Yeah, even California hasn't been doing tailpipe tests since cars went to OBD-II. When I used to have a (BAR90) smog license, they were all tailpipe tests. Getting some of those to pass was pain.

A dyno tune will defintly be your best bet. You can come pretty close with tuning-by-email if you install WBO2 (Wide Band O2) and work with a good tuner (person). What you have to do is do a lot of data logging under different driving conditions. Johan has a whole script that he has you run trough and you log the results (idling, city sstop and go, steady highway at different speeds and WOT runs), . There are a number of PIDs that they'll have you log. Thre of the most important PIDs that they have you monitor are the long term and short term knock retard as well as the AFR. You can do all of that with the Trinity (T1000). That's what I have. The Trinity has an aux input (2.5mm stereo headphone jack IIRC) and allows for two auxiliary signal inputs. On mine, I used that for the WB02 for the AFR (Air Fuel Ratio) signal plus I had a good water methanol injeciton system that I could pull a signal from as well. You only need one WBO2 sensor mounted just after the Y-pipe collector. Some people put one on each bank and you could do that. Not sure you'll gain much. My WBO2 system supports two oxygen sensors and will provide two discrete AFR signals but I just used one. Once you do your logging, just connect the Trinity to a PC and download the logs so you can send them to Johan. Your original stock Mopar tune might be (should be?) stored in the trinity as a backup and he should also be able to guide you through pulling it out so you can send it to him as a basis for the new tune. He's probably a better bet than Will since you have a Trinity. He used to work at Diablosport and is the one who wrote the original crawler tune that comes with the Trinity. Ive never worked with Will but know that he's done a lot of Pentastar work.
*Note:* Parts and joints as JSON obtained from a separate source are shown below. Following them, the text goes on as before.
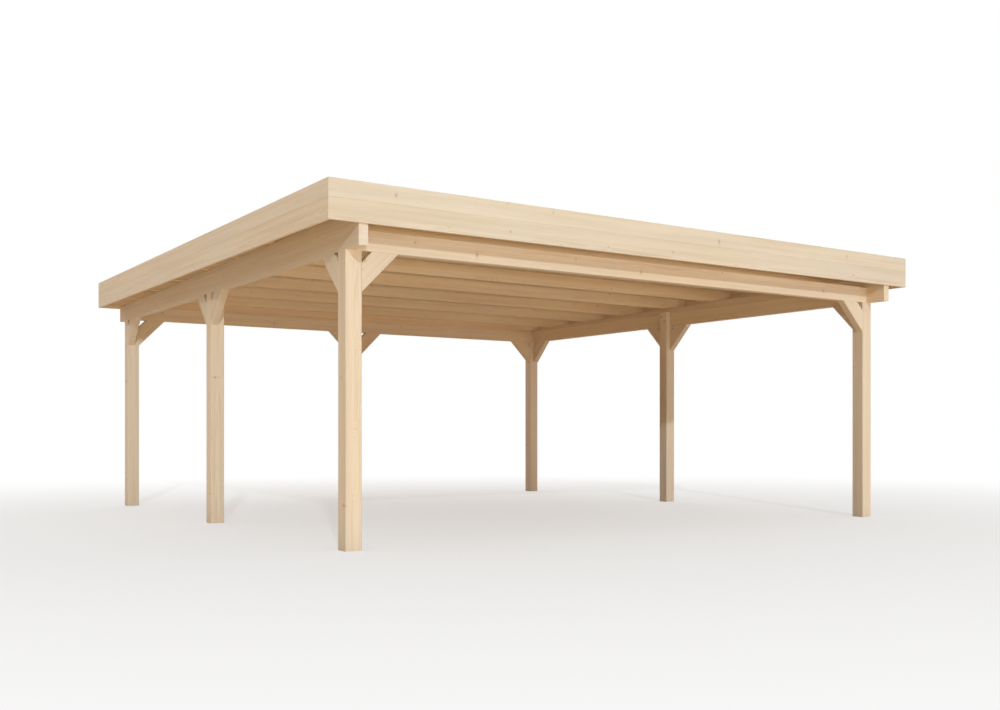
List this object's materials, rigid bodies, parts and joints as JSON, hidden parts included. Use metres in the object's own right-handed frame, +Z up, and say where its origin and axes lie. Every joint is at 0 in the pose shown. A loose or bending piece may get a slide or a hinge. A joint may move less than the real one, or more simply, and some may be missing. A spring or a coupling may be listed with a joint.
{
  "type": "double carport",
  "caption": "Open flat-roofed timber carport for two cars, with knee-braced posts, exposed rafters and a plain board fascia.",
  "frame": {"origin": "on the ground, under the middle of the roof", "axes": "+X across the front to the right, +Y from the front to the rear, +Z up"},
  "size_m": [5.9, 5.95, 2.43],
  "materials": {
    "post_timber": "planed, untreated spruce",
    "beam_timber": "planed, untreated spruce",
    "brace_timber": "planed, untreated spruce",
    "rafter_timber": "planed, untreated spruce",
    "fascia_board": "planed, untreated spruce",
    "kerb_timber": "sawn, untreated spruce",
    "deck_board": "planed, untreated spruce",
    "membrane": "matte roofing membrane"
  },
  "bodies": {
    "root": {"post_front_left": "post_timber", "post_middle_left": "post_timber", "post_rear_left": "post_timber", "post_front_right": "post_timber", "post_middle_right": "post_timber", "post_rear_right": "post_timber", "post_rear_centre": "post_timber", "purlin_left": "beam_timber", "purlin_right": "beam_timber", "beam_front": "beam_timber", "beam_rear": "beam_timber", "brace_beam_front_left": "brace_timber", "brace_beam_front_right": "brace_timber", "brace_beam_rear_left": "brace_timber", "brace_beam_rear_right": "brace_timber", "brace_beam_rear_centre_left": "brace_timber", "brace_beam_rear_centre_right": "brace_timber", "brace_purlin_front_left": "brace_timber", "brace_purlin_mid_front_left": "brace_timber", "brace_purlin_mid_rear_left": "brace_timber", "brace_purlin_rear_left": "brace_timber", "brace_purlin_front_right": "brace_timber", "brace_purlin_mid_front_right": "brace_timber", "brace_purlin_mid_rear_right": "brace_timber", "brace_purlin_rear_right": "brace_timber", "rafter_1": "rafter_timber", "rafter_2": "rafter_timber", "rafter_3": "rafter_timber", "rafter_4": "rafter_timber", "rafter_5": "rafter_timber", "rafter_6": "rafter_timber", "rafter_7": "rafter_timber", "rafter_8": "rafter_timber", "rafter_9": "rafter_timber", "fascia_lower_front": "fascia_board", "fascia_lower_rear": "fascia_board", "fascia_lower_left": "fascia_board", "fascia_lower_right": "fascia_board", "fascia_upper_front": "fascia_board", "fascia_upper_rear": "fascia_board", "fascia_upper_left": "fascia_board", "fascia_upper_right": "fascia_board", "roof_kerb": "kerb_timber", "roof_deck": "deck_board", "roof_membrane": "membrane"}
  },
  "joints": []
}
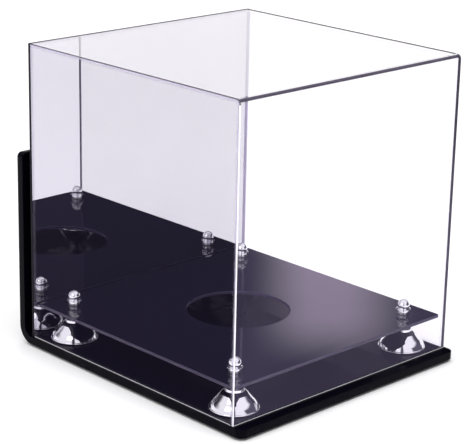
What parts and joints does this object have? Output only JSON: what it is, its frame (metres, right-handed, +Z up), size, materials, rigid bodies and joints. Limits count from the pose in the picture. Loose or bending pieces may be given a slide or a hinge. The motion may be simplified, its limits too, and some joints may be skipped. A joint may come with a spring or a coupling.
{
  "type": "wall-mount ball display case",
  "caption": "Clear lift-off cover with a mirror back on a bent glossy black base and wall plate, with a raised round-seat platform on chrome risers for a full-size ball.",
  "frame": {"origin": "below the middle of the base, on the surface that the pads stand on", "axes": "+Z up; the front faces -Y and the wall plate's back faces +Y; the object's left, seen from the front, is -X"},
  "size_m": [0.286, 0.311, 0.299],
  "materials": {
    "clear_acrylic": "polished",
    "mirror_acrylic": null,
    "black_acrylic": "polished",
    "chrome": "polished",
    "rubber": "matte",
    "zinc_steel": "satin"
  },
  "bodies": {
    "base": {"wall_bracket": "black_acrylic", "display_platform": "black_acrylic", "foot_pad_front_left": "rubber", "foot_pad_front_right": "rubber", "foot_pad_back_left": "rubber", "foot_pad_back_right": "rubber", "riser_bell_front_left": "chrome", "riser_bell_front_right": "chrome", "riser_bell_back_left": "chrome", "riser_bell_back_right": "chrome", "riser_neck_front_left": "chrome", "riser_neck_front_right": "chrome", "riser_neck_back_left": "chrome", "riser_neck_back_right": "chrome", "riser_washer_front_left": "rubber", "riser_washer_front_right": "rubber", "riser_washer_back_left": "rubber", "riser_washer_back_right": "rubber", "riser_screw_front_left": "zinc_steel", "riser_screw_front_right": "zinc_steel", "riser_screw_back_left": "zinc_steel", "riser_screw_back_right": "zinc_steel"},
    "cover": {"cover_front_top": "clear_acrylic", "cover_left_side": "clear_acrylic", "cover_right_side": "clear_acrylic", "cover_mirror_back": "mirror_acrylic"},
    "finial_front_left": {"riser_finial_front_left": "chrome"},
    "finial_front_right": {"riser_finial_front_right": "chrome"},
    "finial_back_left": {"riser_finial_back_left": "chrome"},
    "finial_back_right": {"riser_finial_back_right": "chrome"}
  },
  "joints": [
    {"name": "cover_lift", "type": "slide", "parent": "base", "child": "cover", "axis": [0, 0, 1], "range_m": [0, 0.32]},
    {"name": "finial_turn_front_left", "type": "hinge", "parent": "base", "child": "finial_front_left", "pos_m": [-0.112, -0.1145, 0.0441], "axis": [0, 0, 1], "range_deg": [0, 360]},
    {"name": "finial_turn_front_right", "type": "hinge", "parent": "base", "child": "finial_front_right", "pos_m": [0.112, -0.1145, 0.0441], "axis": [0, 0, 1], "range_deg": [0, 360]},
    {"name": "finial_turn_back_left", "type": "hinge", "parent": "base", "child": "finial_back_left", "pos_m": [-0.112, 0.1095, 0.0441], "axis": [0, 0, 1], "range_deg": [0, 360]},
    {"name": "finial_turn_back_right", "type": "hinge", "parent": "base", "child": "finial_back_right", "pos_m": [0.112, 0.1095, 0.0441], "axis": [0, 0, 1], "range_deg": [0, 360]}
  ]
}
I don't remember what brand of WBO2 that I have but I can go dig it out later. Its a good one. I don't leave it plugged in full time, only when I'm tuning. You need to have a bung welded to your exhaust for the sensor. I ordered the bung with a plug so I could also remove the sensor and plug it off when I'm not tuning. I don't drive around with the Trinity, though I did for a while when I was running methanol. I was watching the short term and long term knock retard like a hawk because I had the ignition timing cranked way up and didn't want detonation.
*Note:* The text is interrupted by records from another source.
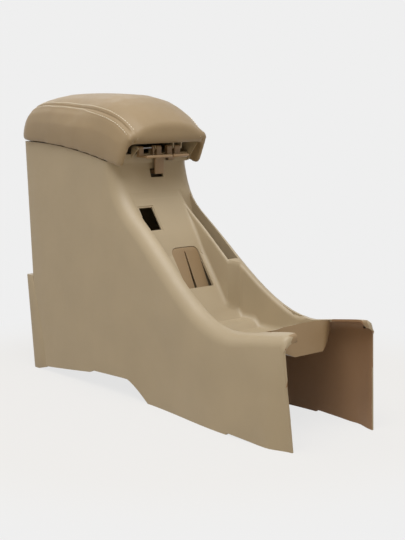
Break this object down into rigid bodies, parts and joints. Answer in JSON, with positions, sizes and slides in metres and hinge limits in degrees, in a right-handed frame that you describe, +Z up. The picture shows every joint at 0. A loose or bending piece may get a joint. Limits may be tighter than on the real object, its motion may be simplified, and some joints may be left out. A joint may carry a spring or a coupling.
{
  "type": "car centre armrest console",
  "caption": "Beige car centre console with a storage box, padded leather armrest lid, latch levers, map pocket and sloping front arms.",
  "frame": {"origin": "middle of the bounding box, at the surface it stands on", "axes": "+X towards the front of the car, +Y towards its left side, +Z up"},
  "size_m": [0.6089, 0.172, 0.434],
  "materials": {
    "shell_plastic": "fine grain, satin",
    "leather": "smooth, satin",
    "steel": "zinc plated",
    "rubber": "matte",
    "lever_plastic": "satin",
    "trim_plastic": "satin",
    "dark_plastic": "matte"
  },
  "bodies": {
    "console": {"console_shell": "shell_plastic", "rear_panel": "shell_plastic", "storage_bin": "trim_plastic", "bin_screws": "steel", "bin_mat": "rubber", "slot_cover": "trim_plastic", "slot_frame": "dark_plastic", "slot_frame_screws": "steel", "hinge_bracket_left": "steel", "hinge_bracket_right": "steel", "hinge_screws": "steel", "hinge_pin": "steel"},
    "tray": {"lid_tray": "trim_plastic", "tray_mat": "rubber", "bin_latch_pin": "steel"},
    "bin_latch": {"bin_latch_lever": "lever_plastic"},
    "lid": {"lid_base": "trim_plastic", "armrest_pad": "leather", "tray_latch_pin": "steel"},
    "tray_latch": {"tray_latch_lever": "lever_plastic"}
  },
  "joints": [
    {"name": "tray_hinge", "type": "hinge", "parent": "console", "child": "tray", "pos_m": [-0.2995, 0, 0.366], "axis": [0, -1, 0], "range_deg": [0, 80]},
    {"name": "lid_hinge", "type": "hinge", "parent": "tray", "child": "lid", "pos_m": [-0.2995, 0, 0.366], "axis": [0, -1, 0], "range_deg": [0, 80]},
    {"name": "bin_latch_pull", "type": "hinge", "parent": "tray", "child": "bin_latch", "pos_m": [-0.0475, 0, 0.359], "axis": [0, -1, 0], "range_deg": [0, 15], "stiffness_Nm_per_rad": 0.2, "springref_deg": -20.05},
    {"name": "tray_latch_pull", "type": "hinge", "parent": "lid", "child": "tray_latch", "pos_m": [-0.0475, 0, 0.359], "axis": [0, -1, 0], "range_deg": [0, 15], "stiffness_Nm_per_rad": 0.2, "springref_deg": -20.05}
  ]
}
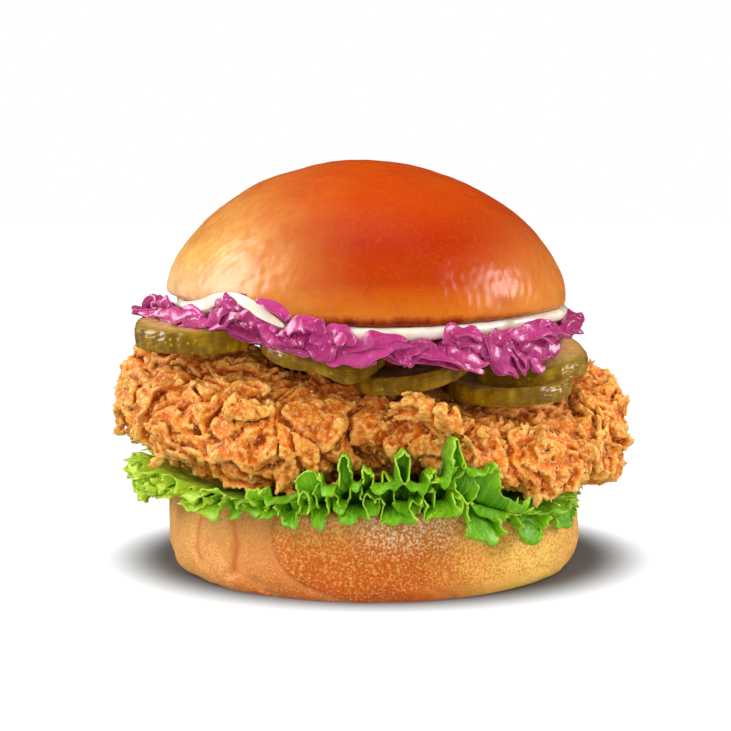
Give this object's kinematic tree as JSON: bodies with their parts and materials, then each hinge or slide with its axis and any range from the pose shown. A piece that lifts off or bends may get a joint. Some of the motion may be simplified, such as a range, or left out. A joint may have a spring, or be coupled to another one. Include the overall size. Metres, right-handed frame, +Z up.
{
  "type": "chicken burger",
  "caption": "Fried chicken fillet in a glossy round bun, with curly lettuce, pickle slices, red cabbage slaw and mayonnaise.",
  "frame": {"origin": "centre of the heel's flat underside, on the surface that the burger stands on", "axes": "+Z up, +X to the right seen from the front, -Y towards the front; the fillet's long side runs along X"},
  "size_m": [0.1354, 0.1208, 0.106],
  "materials": {
    "heel_bread": "baked bread crust, golden brown, finely pored and mottled",
    "lettuce_leaf": "fresh curly lettuce leaf, thin, waxy, paler at the frilled edge",
    "fried_crust": "craggy deep-fried breading, golden orange, flecked with pepper",
    "pickle": "wet olive-green pickled cucumber, paler flesh",
    "red_cabbage": "shredded red cabbage, pink-purple, glossy with dressing",
    "mayonnaise": "thick creamy off-white sauce, glossy",
    "crown_bread": "egg-glazed bun crust, glossy, deep orange-brown on top and golden at the base"
  },
  "bodies": {
    "root": {"heel": "heel_bread", "lettuce": "lettuce_leaf", "fillet": "fried_crust", "pickle_1": "pickle", "pickle_2": "pickle", "pickle_3": "pickle", "pickle_4": "pickle", "pickle_5": "pickle", "pickle_6": "pickle", "pickle_7": "pickle", "pickle_8": "pickle", "slaw": "red_cabbage", "mayonnaise": "mayonnaise", "crown": "crown_bread"}
  },
  "joints": []
}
You may indeed have a tune issue if multiple tuners are telling you that. The reason I now suspect that as well is becauase you said you have a 2014 and I'm pretty sure that the Jeep Wrangler 3.6 did not get EGR until the Pentastar update that the Wrangler first got with the JL. Without looking at mine, I am pretty sure that you shouldn't be showing an EGR monitor at all - maybe it should be listed as N/A. The older 3.8 JKs had EGR but I thikn that was the only JK. Johan may be able to tell if you have a bunk tune if you send him the tune file.

I still run a custom tune from Johan today. It is a 91 octane tune and works well. I swapped out my lower manifold to the JL manifold and have a K&N intake. I also took the time to index my spark plugs. I also replaced the ignition coils with MSD coils.